*AIM OF THE EXERCISE*. Every line that holds the string "finishes" is to be identified and copied.

*SUPPLIED ENTRIES*.
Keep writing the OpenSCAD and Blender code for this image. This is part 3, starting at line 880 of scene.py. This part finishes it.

==

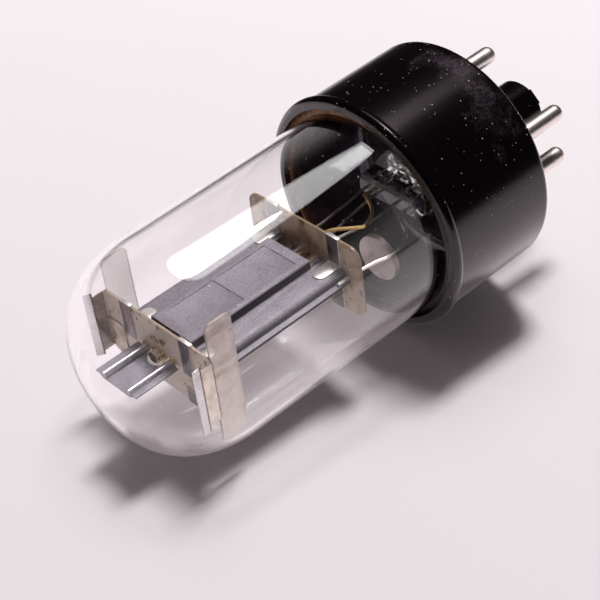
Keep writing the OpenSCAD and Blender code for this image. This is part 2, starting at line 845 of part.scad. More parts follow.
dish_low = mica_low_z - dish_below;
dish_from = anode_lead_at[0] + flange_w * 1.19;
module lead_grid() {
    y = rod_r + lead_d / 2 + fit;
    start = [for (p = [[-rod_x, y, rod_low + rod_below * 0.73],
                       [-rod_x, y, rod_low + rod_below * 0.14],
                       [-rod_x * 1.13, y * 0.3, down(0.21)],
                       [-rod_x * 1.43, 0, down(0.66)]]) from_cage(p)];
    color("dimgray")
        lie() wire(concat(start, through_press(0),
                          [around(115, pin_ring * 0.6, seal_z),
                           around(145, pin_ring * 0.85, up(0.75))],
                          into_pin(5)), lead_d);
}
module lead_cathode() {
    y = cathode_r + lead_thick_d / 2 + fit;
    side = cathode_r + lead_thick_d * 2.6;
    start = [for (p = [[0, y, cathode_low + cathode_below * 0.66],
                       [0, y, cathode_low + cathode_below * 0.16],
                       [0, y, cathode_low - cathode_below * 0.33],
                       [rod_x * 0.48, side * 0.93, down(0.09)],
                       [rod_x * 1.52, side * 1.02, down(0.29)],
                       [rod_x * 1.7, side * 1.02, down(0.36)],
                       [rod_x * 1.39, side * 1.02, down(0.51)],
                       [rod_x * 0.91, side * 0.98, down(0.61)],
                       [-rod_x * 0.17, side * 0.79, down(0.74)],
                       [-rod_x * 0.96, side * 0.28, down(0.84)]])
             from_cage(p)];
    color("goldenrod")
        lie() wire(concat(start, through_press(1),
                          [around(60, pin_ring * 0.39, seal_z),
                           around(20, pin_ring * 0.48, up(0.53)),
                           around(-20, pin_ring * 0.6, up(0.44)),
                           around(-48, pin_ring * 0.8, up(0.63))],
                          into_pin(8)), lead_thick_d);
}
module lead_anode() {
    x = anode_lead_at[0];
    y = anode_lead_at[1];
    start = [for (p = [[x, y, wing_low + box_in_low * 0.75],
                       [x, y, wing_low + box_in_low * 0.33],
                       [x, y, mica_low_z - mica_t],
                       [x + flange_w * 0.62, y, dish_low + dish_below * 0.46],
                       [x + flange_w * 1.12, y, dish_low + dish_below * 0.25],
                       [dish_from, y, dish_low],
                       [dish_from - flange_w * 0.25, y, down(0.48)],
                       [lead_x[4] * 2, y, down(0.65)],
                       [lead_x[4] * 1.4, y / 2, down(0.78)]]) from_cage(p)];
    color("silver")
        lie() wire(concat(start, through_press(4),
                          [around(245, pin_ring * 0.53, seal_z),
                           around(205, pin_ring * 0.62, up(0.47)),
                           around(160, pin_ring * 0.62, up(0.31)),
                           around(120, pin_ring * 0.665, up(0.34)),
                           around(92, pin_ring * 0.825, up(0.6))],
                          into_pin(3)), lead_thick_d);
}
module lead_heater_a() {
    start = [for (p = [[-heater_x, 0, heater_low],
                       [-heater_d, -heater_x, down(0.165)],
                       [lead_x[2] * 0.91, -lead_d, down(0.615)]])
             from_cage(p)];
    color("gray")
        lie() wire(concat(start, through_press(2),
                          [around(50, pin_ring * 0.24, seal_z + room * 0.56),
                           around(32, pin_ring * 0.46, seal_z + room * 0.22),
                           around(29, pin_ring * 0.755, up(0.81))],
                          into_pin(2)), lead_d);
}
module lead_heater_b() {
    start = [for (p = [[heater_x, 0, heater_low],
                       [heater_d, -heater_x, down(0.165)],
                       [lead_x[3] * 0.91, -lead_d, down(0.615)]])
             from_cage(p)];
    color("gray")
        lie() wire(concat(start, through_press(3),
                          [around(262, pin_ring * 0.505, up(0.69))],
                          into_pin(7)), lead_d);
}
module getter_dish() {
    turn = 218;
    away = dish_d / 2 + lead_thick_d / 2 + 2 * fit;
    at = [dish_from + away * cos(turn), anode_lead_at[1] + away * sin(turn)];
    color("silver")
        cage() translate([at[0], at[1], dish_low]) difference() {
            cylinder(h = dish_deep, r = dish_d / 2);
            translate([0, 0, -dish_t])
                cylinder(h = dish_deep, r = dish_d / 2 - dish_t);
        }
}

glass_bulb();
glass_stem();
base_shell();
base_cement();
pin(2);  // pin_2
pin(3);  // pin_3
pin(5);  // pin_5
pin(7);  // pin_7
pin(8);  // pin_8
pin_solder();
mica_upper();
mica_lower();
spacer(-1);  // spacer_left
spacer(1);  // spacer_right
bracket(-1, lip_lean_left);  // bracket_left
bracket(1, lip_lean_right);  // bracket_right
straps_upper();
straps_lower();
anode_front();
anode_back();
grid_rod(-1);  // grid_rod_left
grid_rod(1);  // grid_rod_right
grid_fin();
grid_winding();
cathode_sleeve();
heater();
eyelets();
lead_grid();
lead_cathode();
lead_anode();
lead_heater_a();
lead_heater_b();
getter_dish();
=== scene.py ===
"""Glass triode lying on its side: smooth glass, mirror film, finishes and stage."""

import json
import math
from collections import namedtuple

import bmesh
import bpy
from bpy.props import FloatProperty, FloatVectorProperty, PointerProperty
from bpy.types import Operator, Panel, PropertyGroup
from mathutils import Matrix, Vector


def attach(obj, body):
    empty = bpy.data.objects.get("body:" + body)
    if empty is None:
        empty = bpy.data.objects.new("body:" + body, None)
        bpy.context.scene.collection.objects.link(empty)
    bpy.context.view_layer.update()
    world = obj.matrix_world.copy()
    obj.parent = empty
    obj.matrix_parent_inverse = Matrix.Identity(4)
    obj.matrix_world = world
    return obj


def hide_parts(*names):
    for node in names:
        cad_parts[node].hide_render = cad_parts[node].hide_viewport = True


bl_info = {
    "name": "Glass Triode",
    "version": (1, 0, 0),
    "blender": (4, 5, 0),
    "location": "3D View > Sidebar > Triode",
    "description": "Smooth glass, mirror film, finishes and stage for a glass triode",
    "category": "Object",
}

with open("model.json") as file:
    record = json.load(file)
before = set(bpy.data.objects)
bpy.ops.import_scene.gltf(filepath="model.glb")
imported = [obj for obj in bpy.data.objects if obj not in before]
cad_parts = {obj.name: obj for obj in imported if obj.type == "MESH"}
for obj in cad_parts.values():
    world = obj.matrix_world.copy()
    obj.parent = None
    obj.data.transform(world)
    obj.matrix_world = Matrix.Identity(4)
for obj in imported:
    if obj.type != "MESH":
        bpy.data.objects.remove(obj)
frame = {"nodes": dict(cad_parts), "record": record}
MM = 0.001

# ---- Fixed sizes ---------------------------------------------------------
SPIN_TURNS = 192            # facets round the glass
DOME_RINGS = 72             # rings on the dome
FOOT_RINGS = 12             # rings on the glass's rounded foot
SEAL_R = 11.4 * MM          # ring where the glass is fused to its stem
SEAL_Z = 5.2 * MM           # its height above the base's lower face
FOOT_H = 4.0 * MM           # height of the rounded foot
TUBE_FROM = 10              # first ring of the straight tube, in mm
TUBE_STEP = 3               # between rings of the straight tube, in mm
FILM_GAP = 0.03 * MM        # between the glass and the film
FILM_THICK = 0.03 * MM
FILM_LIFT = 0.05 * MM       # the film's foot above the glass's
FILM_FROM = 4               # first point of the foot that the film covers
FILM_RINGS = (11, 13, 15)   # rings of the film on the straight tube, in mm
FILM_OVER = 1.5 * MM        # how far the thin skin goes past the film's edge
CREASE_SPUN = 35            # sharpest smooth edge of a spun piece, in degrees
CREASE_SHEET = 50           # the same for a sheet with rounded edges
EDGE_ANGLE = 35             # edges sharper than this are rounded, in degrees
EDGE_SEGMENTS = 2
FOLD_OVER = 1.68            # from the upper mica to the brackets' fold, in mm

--

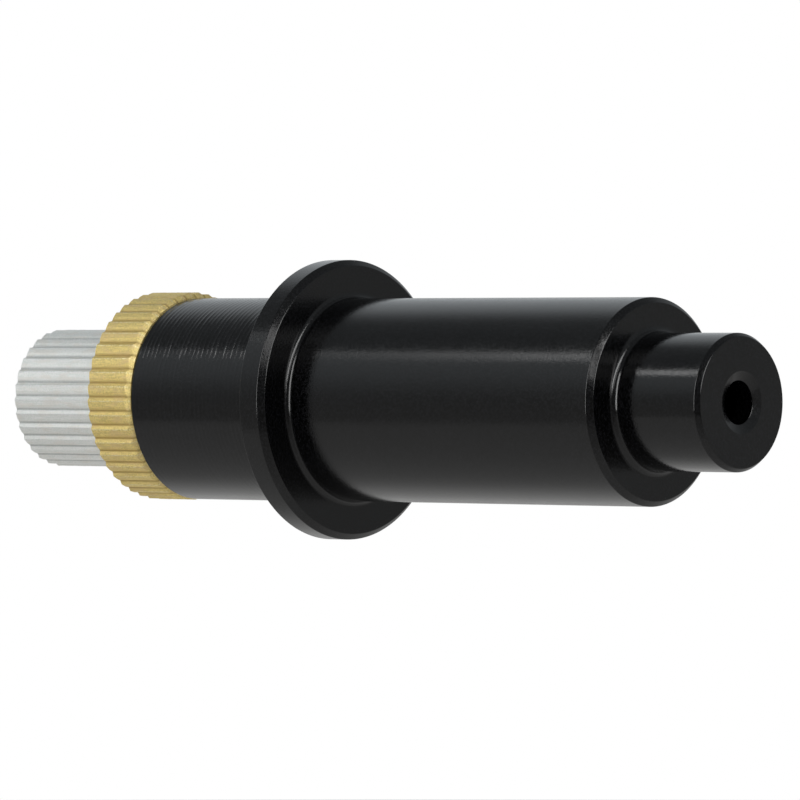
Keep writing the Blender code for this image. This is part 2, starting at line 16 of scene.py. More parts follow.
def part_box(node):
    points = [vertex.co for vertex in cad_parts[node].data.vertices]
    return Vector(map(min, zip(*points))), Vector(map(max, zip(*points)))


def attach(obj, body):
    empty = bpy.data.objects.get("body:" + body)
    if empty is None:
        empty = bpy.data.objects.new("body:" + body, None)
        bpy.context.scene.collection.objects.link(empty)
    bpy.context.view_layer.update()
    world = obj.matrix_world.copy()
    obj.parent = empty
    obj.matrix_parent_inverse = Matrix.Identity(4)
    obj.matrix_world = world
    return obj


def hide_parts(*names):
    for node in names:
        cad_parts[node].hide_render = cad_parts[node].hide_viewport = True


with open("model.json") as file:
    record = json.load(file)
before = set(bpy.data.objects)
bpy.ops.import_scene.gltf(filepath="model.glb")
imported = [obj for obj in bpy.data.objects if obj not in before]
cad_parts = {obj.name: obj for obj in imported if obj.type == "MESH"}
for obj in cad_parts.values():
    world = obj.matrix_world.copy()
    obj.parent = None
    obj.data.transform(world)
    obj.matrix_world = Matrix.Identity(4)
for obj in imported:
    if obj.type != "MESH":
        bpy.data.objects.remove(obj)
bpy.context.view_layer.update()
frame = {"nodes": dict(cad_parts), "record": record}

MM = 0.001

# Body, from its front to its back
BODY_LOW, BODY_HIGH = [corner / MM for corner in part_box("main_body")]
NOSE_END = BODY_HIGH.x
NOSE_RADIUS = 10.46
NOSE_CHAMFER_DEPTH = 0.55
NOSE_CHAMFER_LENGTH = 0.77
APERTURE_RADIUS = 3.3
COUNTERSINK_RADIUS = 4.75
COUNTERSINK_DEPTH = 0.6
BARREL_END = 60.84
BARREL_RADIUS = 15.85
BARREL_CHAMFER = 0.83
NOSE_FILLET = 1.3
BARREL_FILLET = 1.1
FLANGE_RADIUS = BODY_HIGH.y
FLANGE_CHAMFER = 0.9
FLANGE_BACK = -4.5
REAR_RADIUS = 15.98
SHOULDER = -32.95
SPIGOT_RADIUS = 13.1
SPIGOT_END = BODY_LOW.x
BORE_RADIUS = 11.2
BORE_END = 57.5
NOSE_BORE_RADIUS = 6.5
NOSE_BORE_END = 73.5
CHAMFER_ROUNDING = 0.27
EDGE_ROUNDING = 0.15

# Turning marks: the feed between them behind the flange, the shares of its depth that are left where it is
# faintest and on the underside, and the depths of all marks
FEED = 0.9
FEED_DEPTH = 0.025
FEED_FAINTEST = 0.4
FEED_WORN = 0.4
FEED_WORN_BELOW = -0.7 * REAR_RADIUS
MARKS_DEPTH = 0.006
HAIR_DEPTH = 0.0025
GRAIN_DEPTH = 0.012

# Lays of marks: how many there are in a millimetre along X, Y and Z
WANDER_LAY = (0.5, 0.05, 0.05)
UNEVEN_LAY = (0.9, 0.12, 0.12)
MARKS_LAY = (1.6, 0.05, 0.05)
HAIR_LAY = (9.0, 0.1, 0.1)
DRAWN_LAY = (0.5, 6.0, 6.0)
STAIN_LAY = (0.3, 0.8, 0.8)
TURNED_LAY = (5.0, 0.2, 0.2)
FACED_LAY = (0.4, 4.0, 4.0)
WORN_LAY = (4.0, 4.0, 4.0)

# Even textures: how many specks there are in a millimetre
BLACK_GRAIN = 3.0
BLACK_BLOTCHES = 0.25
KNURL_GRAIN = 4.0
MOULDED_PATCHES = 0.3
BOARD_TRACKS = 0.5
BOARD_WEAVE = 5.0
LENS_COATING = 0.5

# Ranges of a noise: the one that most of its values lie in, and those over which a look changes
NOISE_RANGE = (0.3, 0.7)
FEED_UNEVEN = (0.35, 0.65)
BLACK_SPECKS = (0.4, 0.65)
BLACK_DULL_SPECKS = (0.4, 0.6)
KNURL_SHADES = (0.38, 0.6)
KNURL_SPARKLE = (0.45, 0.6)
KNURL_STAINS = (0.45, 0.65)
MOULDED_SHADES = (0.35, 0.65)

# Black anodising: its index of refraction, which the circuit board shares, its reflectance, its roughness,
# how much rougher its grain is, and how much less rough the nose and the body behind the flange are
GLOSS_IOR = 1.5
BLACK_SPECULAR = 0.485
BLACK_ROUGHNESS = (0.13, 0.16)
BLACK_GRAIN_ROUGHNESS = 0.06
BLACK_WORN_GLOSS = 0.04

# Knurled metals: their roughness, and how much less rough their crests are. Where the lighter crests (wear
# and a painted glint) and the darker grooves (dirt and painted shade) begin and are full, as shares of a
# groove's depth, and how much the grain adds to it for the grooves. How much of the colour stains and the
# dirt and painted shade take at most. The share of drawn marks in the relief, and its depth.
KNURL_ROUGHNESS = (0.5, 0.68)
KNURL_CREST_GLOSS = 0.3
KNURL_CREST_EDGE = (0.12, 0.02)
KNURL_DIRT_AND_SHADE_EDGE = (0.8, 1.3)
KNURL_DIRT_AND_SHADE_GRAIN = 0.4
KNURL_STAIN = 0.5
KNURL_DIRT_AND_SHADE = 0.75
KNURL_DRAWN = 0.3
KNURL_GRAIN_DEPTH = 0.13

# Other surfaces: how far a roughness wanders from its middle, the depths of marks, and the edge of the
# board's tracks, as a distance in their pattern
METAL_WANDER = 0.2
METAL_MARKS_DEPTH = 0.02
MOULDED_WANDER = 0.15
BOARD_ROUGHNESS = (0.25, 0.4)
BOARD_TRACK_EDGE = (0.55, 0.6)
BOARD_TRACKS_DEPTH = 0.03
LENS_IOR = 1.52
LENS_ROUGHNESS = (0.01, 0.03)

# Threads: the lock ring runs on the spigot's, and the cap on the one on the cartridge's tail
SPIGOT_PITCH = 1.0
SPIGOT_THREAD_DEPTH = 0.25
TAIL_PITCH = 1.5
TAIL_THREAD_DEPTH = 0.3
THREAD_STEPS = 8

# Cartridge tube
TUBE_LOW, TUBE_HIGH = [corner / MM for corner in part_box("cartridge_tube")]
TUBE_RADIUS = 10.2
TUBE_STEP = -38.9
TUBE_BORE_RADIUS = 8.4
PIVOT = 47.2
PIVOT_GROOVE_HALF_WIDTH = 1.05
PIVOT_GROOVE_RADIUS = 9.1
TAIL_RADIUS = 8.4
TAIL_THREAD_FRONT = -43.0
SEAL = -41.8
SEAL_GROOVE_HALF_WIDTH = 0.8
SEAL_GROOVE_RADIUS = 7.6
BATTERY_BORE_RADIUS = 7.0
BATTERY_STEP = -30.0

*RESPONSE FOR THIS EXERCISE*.
Keep writing the OpenSCAD and Blender code for this image. This is part 3, starting at line 880 of scene.py. This part finishes it.
"""Glass triode lying on its side: smooth glass, mirror film, finishes and stage."""
    "description": "Smooth glass, mirror film, finishes and stage for a glass triode",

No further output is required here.